Ern Chief Adviser
Even before Alvin Nathander’s reign, many of Ern’s nobles argued that the Chief Adviser was in fact more powerful than the King. Many joked that being King meant being a figure head with no real authority; if you wanted real power, your should actually campaign to be Chief Adviser. During Nathander’s reign, when Brenden Hunter was in this position, the joke had even more significance, as will be explained below.
In the way of brief summary, the Chief Adviser is the king’s most trusted ally. He (for indeed this position was always held by men) also needed to be the most informed individual in the country. The adviser attended every meeting the king atttended, and even many the sovereign missed. If the king was ever unavailable to hold public court, the adviser did so instead, a fact that commonly led commoners to conclude the wrong person was king.
Of course, as with the rest of the Small Council, Hunter eliminated this position when he assumed office.
Before Nathander, the Chief Adviser had more than enough duties. After Nathander, the adviser had even more. This space will discuss the advisers’ historical role in addition to the duties added by Nathander.
- The adviser spoke with the kings’ voice when the sovereign was not present. This meant even other Small Councilors had to defer to the Chief Adviser unless said individual was contradicted in some way by the king himself. Of course, such contradictions rarely happened, and when they did, it meant the adviser was quickly replaced, whether he was killed or not.
- Held public court when necessary.
- Oversaw the Small Council. Under most kings, and especially under Nathander, this meant the adviser ran the council meetings. Under Nathander, it also meant the adviser was the direct supervisor of most other councilors, which in turn meant Hunter had veto power over any suggestion the others made. He was the real brains behind budgetary decisions, military training (he also had input in other military matters), and most other concerns facing the Small Council. The only councilors he was unable to veto were the Master of Public Relations and the Master of Reconstruction.
- Oversaw the country’s efforts at education, especially for children. (Some few kings created a separate council position for this duty. Nathander was certainly not one of them.)
- Oversaw the royal castle, ensuring that various administrative positions were staffed and that staff performed their duties with fealty.
- Under Nathander, the adviser oversaw the national military, along with the Master of the Armed Forces. Specifically, the adviser had joint responsibility for supervision of senior military officers. He also supervised the Officer Training Academy.

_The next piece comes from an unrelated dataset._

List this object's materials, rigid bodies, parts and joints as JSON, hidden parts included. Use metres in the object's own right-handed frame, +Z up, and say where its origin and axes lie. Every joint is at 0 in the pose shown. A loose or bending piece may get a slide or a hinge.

- Under Nathander and some other kings, the adviser was the kingdom’s public face. If commoners wanted to arrange a meeting with a senior member of royalty, the adviser was the individual they had a chance to meet with. (It took ample funds to pay for said meeting.) (Note: The Master of Public Relations attended various meetings at which key information was disclosed, but the adviser actually spoke in those meetings. It is noteworthy that while Hunter delivered the message, he didn’t design it; that task fell to the Master of Public Relations and the King himself.)
- Under Nathander, the adviser became the Master of Lords. (For most kings, this was a separate council position.) In this role, the adviser oversaw all lordships, giving orders to lords. Failure to follow the adviser’s directions was considered treasonous and was punishable by imprisonment or even death. Additionally, the adviser was given unwavering authority to name and replace lords at will. (Under most kings, this last power was exclusive to the sovereign himself.)
- Under Nathander, the adviser had complete sentencing authority over all criminals. For most kings, this power was either held by a separate councilor that didn’t exist for Nathander, or the king maintained that power for himself (unless he specifically delegated it to the adviser for some limited and specific purpose).
A Note on Nathander’s Contradiction
To be sure Nathander also had all the authority to execute whatever powers he bestowed on Hunter. But it is noteworthy that Hunter essentially had the same authority Nathander did. How did Hunter get to be so trusted by Nathander, an extremely paranoid man who was bent on destroying his western neighbor, and who thought the only way to ensure success in that effort was to install family members in almost every other key position while also overtly lying to his citizenry? That is a good question with no apparent answer. Will the answer ever be found? Probably not.
The Chief Adviser resided in Ern City where he had an impressive wing of the Royal Castle to himself.
Even Hunter slept in his wing. (He kept the apartments as Steward, actually.) But his skill with teleportation magics allowed him to visit any location on the island on any day, so much so that many uninformed nobles who fear and misunderstand magic literally thought Hunter could be multiple places at the same time.
The Chief Adviser was traditionally the public face of the monarchy, so he was often the most accessible figure in the administration. Hunter was no exception. In fact, he was the shining example. While arranging meetings with the adviser required impressive bribes even in Hunter’s case, anyone could make an appointment.
The adviser is the only small councilor who also gets protection from the royal guard. In fact, under Nathander, the adviser had supervisory duty over the royal guard. (Under most kings, said supervision fell to the Master of the Armed Forces.)